Getty urges grads to keep their aspirations high

(Edmonton) Former Alberta premier Don Getty reflected on pivotal moments in his life and encouraged new University of Alberta graduates to be strong leaders, as he was awarded an honorary doctor of laws degree Nov. 19.

Unable to attend the ceremony in person for health reasons, Getty wrote the address to graduands, which was delivered by his son Darin, one of several family members in attendance.

In his address to graduates from the faculties of arts; extension; agricultural, life and environmental sciences; business; nursing and Campus Saint-Jean, Getty, who was the province’s 11th premier from 1985 to 1992, urged them to aim high in life.

“I have never for one moment regretted that I had aspiration—that after I graduated, there were moments where my reach did indeed exceed my grasp. It brought many joys, constant stimulation and some serious obstacles, which ultimately resulted in a genuine sense of accomplishment, and exposure to worlds I could never have dreamt.”

Getty thanked the U of A for bestowing the degree, which was awarded privately to him Nov. 16 by a small delegation from the university.

“It is a true honour, coming from a university which has meant so much to Alberta,” he noted in the speech, adding that the U of A “has a unique and important place in the province of Alberta, and I always respected that when I was premier.”

Sending his best wishes to the graduating class, Getty paid particular tribute to the graduates of the Faculty of Agricultural, Life and Environmental Sciences, which is approaching its 100th anniversary in 2015.

“No matter what happens in the world, agriculture will always remain a cornerstone of Canada’s security and strength.”

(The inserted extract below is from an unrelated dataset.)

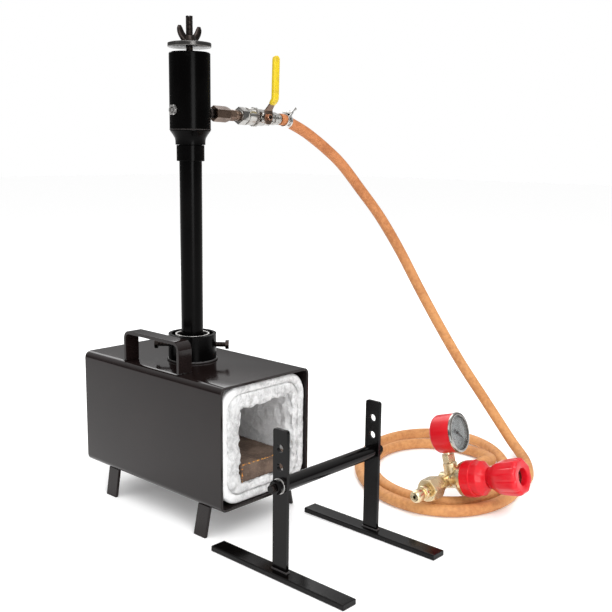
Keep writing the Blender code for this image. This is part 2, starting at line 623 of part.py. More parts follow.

Recounting the defining moments of his political career as a Progressive Conservative, Getty singled out the province’s energy resources as a source of pride for Albertans, even as the industry needs to strike a balance with environmental impacts such as climate change.

He recalled his duties as energy minister 40 years ago, and the fierce debates with the federal government at the time to allow Alberta to control its natural resources.

“Now, most of you in this room will not remember the details of those energy debates, which dominated the nation for a good number of years, with epic figures like Pierre Elliott Trudeau and his ministers, with whom I sparred on more than one occasion.”

And though that struggle is past, Getty urged his audience “never to take our energy assets for granted” and to remember that the industry “has taken Alberta to a very different place in the world. We and Saskatchewan were once the poorest and most vulnerable places in Canada.”

Energy brought with it prosperity and “allowed us to build this great university,” as well as leading research facilities like the Walter C. Mackenzie Health Science Centre, Getty added.

The former leader also reflected with pride on reaching an agreement—the first of its kind in Canada—with Métis settlements in Alberta in 1989, giving them the right to self-government after “a century of neglect.”

Arriving in Edmonton for the first time in 1955 from Ontario as a football player for the Edmonton Eskimos, his wife Margaret by his side, Getty said he never knew “how much Alberta would get into our blood.”

The couple made the province their home, raising their four sons and helping build Alberta. “That was the first of many decisions we would make together about aspiring to leadership positions, whether in football, business or in public life. Because whether you are a quarterback or a premier, you will be judged!” Getty said in his speech.

He encouraged the new graduates to be fearless in stepping up to challenges, and used a football analogy to make his point.

“You will get cheers and that can feel pretty good at times, but a crowd can get mighty restless when you throw a bad pass. I like to think I could take those moments with a shrug and accept the fact that football fans, just like political electorates, have the right to their opinions and even their fickleness—and we must be prepared to accept their judgments.”